◆ Aim of the task ◆
Can you reproduce the data beneath, keeping every line exact?

◆ Information provided ◆
** begin **

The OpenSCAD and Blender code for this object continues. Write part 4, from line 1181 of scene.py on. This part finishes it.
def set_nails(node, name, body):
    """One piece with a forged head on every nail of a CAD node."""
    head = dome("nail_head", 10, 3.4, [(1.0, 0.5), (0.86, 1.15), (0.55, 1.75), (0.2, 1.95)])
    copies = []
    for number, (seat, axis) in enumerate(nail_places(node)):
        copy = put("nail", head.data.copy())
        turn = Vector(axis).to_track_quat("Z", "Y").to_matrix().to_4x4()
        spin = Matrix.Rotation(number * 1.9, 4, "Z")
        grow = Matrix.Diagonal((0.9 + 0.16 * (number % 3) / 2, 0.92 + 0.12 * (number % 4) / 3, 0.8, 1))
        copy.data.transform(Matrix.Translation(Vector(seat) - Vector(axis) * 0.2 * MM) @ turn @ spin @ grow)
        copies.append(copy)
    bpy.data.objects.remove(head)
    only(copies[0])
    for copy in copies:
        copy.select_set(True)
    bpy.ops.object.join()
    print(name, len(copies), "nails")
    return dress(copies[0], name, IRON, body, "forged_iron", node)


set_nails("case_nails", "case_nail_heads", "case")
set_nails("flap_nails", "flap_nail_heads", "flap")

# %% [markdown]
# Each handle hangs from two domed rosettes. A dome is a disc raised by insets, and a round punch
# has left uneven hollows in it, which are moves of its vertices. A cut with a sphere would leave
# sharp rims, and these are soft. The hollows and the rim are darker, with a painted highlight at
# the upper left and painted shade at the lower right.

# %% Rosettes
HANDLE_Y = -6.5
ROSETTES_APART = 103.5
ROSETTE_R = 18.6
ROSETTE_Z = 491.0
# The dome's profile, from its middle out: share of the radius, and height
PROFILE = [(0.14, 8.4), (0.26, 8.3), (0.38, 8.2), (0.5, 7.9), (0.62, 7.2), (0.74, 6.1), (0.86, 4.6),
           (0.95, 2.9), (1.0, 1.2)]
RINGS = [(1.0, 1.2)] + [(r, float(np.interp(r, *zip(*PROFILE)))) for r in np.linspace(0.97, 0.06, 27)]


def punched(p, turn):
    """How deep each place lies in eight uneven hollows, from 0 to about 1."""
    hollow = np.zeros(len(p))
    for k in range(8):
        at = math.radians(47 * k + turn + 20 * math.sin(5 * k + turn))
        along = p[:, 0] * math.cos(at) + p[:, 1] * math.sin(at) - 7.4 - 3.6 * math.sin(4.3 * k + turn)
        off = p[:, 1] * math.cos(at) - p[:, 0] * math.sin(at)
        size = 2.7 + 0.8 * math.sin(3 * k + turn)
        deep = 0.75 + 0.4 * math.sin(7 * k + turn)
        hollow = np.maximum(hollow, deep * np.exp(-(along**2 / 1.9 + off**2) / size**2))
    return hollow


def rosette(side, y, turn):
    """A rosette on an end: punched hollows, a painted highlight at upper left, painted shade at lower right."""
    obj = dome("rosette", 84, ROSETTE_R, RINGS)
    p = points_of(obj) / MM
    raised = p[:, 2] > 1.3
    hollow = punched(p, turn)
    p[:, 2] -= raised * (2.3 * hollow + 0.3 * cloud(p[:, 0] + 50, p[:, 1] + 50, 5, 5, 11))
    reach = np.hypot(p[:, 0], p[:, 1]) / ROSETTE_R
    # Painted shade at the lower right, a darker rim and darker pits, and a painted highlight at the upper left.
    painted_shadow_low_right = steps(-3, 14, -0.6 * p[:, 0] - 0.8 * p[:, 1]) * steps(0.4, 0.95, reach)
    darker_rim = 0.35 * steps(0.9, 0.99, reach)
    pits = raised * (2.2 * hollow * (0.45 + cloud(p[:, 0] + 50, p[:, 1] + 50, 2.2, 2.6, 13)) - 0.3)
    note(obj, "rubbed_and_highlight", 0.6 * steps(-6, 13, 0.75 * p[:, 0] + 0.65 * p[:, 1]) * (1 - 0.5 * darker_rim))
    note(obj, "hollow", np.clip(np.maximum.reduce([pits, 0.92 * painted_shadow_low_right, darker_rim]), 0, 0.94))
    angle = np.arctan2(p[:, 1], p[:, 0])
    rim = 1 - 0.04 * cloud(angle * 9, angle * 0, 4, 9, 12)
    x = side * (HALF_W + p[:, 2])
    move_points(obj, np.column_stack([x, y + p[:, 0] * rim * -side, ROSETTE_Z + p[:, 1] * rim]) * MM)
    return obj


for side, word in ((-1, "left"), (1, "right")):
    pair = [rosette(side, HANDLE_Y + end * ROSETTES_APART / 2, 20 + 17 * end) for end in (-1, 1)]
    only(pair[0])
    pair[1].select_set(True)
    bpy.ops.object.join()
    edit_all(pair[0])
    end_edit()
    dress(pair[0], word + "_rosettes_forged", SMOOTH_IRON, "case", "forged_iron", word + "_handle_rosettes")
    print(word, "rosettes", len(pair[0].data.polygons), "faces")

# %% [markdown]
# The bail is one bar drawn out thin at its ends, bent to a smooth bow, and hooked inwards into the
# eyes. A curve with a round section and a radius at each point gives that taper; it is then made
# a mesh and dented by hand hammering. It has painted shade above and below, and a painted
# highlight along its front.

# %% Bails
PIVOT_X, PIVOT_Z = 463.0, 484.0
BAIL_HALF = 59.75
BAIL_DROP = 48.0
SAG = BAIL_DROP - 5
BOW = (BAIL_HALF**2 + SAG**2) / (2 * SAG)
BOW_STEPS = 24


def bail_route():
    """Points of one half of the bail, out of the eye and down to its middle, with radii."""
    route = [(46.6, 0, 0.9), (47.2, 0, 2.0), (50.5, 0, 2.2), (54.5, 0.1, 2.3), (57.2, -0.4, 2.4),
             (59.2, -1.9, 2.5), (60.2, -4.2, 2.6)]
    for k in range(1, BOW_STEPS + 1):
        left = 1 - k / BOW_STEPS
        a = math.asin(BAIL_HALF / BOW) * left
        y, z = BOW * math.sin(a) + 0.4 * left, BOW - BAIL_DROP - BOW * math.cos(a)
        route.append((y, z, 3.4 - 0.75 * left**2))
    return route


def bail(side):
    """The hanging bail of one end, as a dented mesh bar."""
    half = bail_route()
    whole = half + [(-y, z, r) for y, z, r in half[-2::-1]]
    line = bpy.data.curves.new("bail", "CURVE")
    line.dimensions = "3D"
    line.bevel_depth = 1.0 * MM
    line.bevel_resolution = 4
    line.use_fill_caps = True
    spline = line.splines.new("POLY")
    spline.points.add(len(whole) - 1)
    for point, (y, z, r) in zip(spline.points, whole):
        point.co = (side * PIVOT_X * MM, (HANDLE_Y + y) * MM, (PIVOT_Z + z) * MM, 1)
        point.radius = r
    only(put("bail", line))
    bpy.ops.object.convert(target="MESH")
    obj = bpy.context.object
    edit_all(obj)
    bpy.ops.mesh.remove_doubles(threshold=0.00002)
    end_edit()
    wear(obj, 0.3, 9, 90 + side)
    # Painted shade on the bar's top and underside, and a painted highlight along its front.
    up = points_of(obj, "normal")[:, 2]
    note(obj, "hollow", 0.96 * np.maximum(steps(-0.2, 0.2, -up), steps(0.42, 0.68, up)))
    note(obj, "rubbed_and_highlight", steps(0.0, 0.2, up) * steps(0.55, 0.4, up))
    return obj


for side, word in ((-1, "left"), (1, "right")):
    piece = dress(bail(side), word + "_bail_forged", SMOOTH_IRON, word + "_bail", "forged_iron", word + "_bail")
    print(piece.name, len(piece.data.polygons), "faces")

** end **

◆ Written reply ◆
The OpenSCAD and Blender code for this object continues. Write part 4, from line 1181 of scene.py on. This part finishes it.
def set_nails(node, name, body):
    """One piece with a forged head on every nail of a CAD node."""
    head = dome("nail_head", 10, 3.4, [(1.0, 0.5), (0.86, 1.15), (0.55, 1.75), (0.2, 1.95)])
    copies = []
    for number, (seat, axis) in enumerate(nail_places(node)):
        copy = put("nail", head.data.copy())
        turn = Vector(axis).to_track_quat("Z", "Y").to_matrix().to_4x4()
        spin = Matrix.Rotation(number * 1.9, 4, "Z")
        grow = Matrix.Diagonal((0.9 + 0.16 * (number % 3) / 2, 0.92 + 0.12 * (number % 4) / 3, 0.8, 1))
        copy.data.transform(Matrix.Translation(Vector(seat) - Vector(axis) * 0.2 * MM) @ turn @ spin @ grow)
        copies.append(copy)
    bpy.data.objects.remove(head)
    only(copies[0])
    for copy in copies:
        copy.select_set(True)
    bpy.ops.object.join()
    print(name, len(copies), "nails")
    return dress(copies[0], name, IRON, body, "forged_iron", node)


set_nails("case_nails", "case_nail_heads", "case")
set_nails("flap_nails", "flap_nail_heads", "flap")

# %% [markdown]
# Each handle hangs from two domed rosettes. A dome is a disc raised by insets, and a round punch
# has left uneven hollows in it, which are moves of its vertices. A cut with a sphere would leave
# sharp rims, and these are soft. The hollows and the rim are darker, with a painted highlight at
# the upper left and painted shade at the lower right.

# %% Rosettes
HANDLE_Y = -6.5
ROSETTES_APART = 103.5
ROSETTE_R = 18.6
ROSETTE_Z = 491.0
# The dome's profile, from its middle out: share of the radius, and height
PROFILE = [(0.14, 8.4), (0.26, 8.3), (0.38, 8.2), (0.5, 7.9), (0.62, 7.2), (0.74, 6.1), (0.86, 4.6),
           (0.95, 2.9), (1.0, 1.2)]
RINGS = [(1.0, 1.2)] + [(r, float(np.interp(r, *zip(*PROFILE)))) for r in np.linspace(0.97, 0.06, 27)]


def punched(p, turn):
    """How deep each place lies in eight uneven hollows, from 0 to about 1."""
    hollow = np.zeros(len(p))
    for k in range(8):
        at = math.radians(47 * k + turn + 20 * math.sin(5 * k + turn))
        along = p[:, 0] * math.cos(at) + p[:, 1] * math.sin(at) - 7.4 - 3.6 * math.sin(4.3 * k + turn)
        off = p[:, 1] * math.cos(at) - p[:, 0] * math.sin(at)
        size = 2.7 + 0.8 * math.sin(3 * k + turn)
        deep = 0.75 + 0.4 * math.sin(7 * k + turn)
        hollow = np.maximum(hollow, deep * np.exp(-(along**2 / 1.9 + off**2) / size**2))
    return hollow


def rosette(side, y, turn):
    """A rosette on an end: punched hollows, a painted highlight at upper left, painted shade at lower right."""
    obj = dome("rosette", 84, ROSETTE_R, RINGS)
    p = points_of(obj) / MM
    raised = p[:, 2] > 1.3
    hollow = punched(p, turn)
    p[:, 2] -= raised * (2.3 * hollow + 0.3 * cloud(p[:, 0] + 50, p[:, 1] + 50, 5, 5, 11))
    reach = np.hypot(p[:, 0], p[:, 1]) / ROSETTE_R
    # Painted shade at the lower right, a darker rim and darker pits, and a painted highlight at the upper left.
    painted_shadow_low_right = steps(-3, 14, -0.6 * p[:, 0] - 0.8 * p[:, 1]) * steps(0.4, 0.95, reach)
    darker_rim = 0.35 * steps(0.9, 0.99, reach)
    pits = raised * (2.2 * hollow * (0.45 + cloud(p[:, 0] + 50, p[:, 1] + 50, 2.2, 2.6, 13)) - 0.3)
    note(obj, "rubbed_and_highlight", 0.6 * steps(-6, 13, 0.75 * p[:, 0] + 0.65 * p[:, 1]) * (1 - 0.5 * darker_rim))
    note(obj, "hollow", np.clip(np.maximum.reduce([pits, 0.92 * painted_shadow_low_right, darker_rim]), 0, 0.94))
    angle = np.arctan2(p[:, 1], p[:, 0])
    rim = 1 - 0.04 * cloud(angle * 9, angle * 0, 4, 9, 12)
    x = side * (HALF_W + p[:, 2])
    move_points(obj, np.column_stack([x, y + p[:, 0] * rim * -side, ROSETTE_Z + p[:, 1] * rim]) * MM)
    return obj


for side, word in ((-1, "left"), (1, "right")):
    pair = [rosette(side, HANDLE_Y + end * ROSETTES_APART / 2, 20 + 17 * end) for end in (-1, 1)]
    only(pair[0])
    pair[1].select_set(True)
    bpy.ops.object.join()
    edit_all(pair[0])
    end_edit()
    dress(pair[0], word + "_rosettes_forged", SMOOTH_IRON, "case", "forged_iron", word + "_handle_rosettes")
    print(word, "rosettes", len(pair[0].data.polygons), "faces")

# %% [markdown]
# The bail is one bar drawn out thin at its ends, bent to a smooth bow, and hooked inwards into the
# eyes. A curve with a round section and a radius at each point gives that taper; it is then made
# a mesh and dented by hand hammering. It has painted shade above and below, and a painted
# highlight along its front.

# %% Bails
PIVOT_X, PIVOT_Z = 463.0, 484.0
BAIL_HALF = 59.75
BAIL_DROP = 48.0
SAG = BAIL_DROP - 5
BOW = (BAIL_HALF**2 + SAG**2) / (2 * SAG)
BOW_STEPS = 24


def bail_route():
    """Points of one half of the bail, out of the eye and down to its middle, with radii."""
    route = [(46.6, 0, 0.9), (47.2, 0, 2.0), (50.5, 0, 2.2), (54.5, 0.1, 2.3), (57.2, -0.4, 2.4),
             (59.2, -1.9, 2.5), (60.2, -4.2, 2.6)]
    for k in range(1, BOW_STEPS + 1):
        left = 1 - k / BOW_STEPS
        a = math.asin(BAIL_HALF / BOW) * left
        y, z = BOW * math.sin(a) + 0.4 * left, BOW - BAIL_DROP - BOW * math.cos(a)
        route.append((y, z, 3.4 - 0.75 * left**2))
    return route


def bail(side):
    """The hanging bail of one end, as a dented mesh bar."""
    half = bail_route()
    whole = half + [(-y, z, r) for y, z, r in half[-2::-1]]
    line = bpy.data.curves.new("bail", "CURVE")
    line.dimensions = "3D"
    line.bevel_depth = 1.0 * MM
    line.bevel_resolution = 4
    line.use_fill_caps = True
    spline = line.splines.new("POLY")
    spline.points.add(len(whole) - 1)
    for point, (y, z, r) in zip(spline.points, whole):
        point.co = (side * PIVOT_X * MM, (HANDLE_Y + y) * MM, (PIVOT_Z + z) * MM, 1)
        point.radius = r
    only(put("bail", line))
    bpy.ops.object.convert(target="MESH")
    obj = bpy.context.object
    edit_all(obj)
    bpy.ops.mesh.remove_doubles(threshold=0.00002)
    end_edit()
    wear(obj, 0.3, 9, 90 + side)
    # Painted shade on the bar's top and underside, and a painted highlight along its front.
    up = points_of(obj, "normal")[:, 2]
    note(obj, "hollow", 0.96 * np.maximum(steps(-0.2, 0.2, -up), steps(0.42, 0.68, up)))
    note(obj, "rubbed_and_highlight", steps(0.0, 0.2, up) * steps(0.55, 0.4, up))
    return obj


for side, word in ((-1, "left"), (1, "right")):
    piece = dress(bail(side), word + "_bail_forged", SMOOTH_IRON, word + "_bail", "forged_iron", word + "_bail")
    print(piece.name, len(piece.data.polygons), "faces")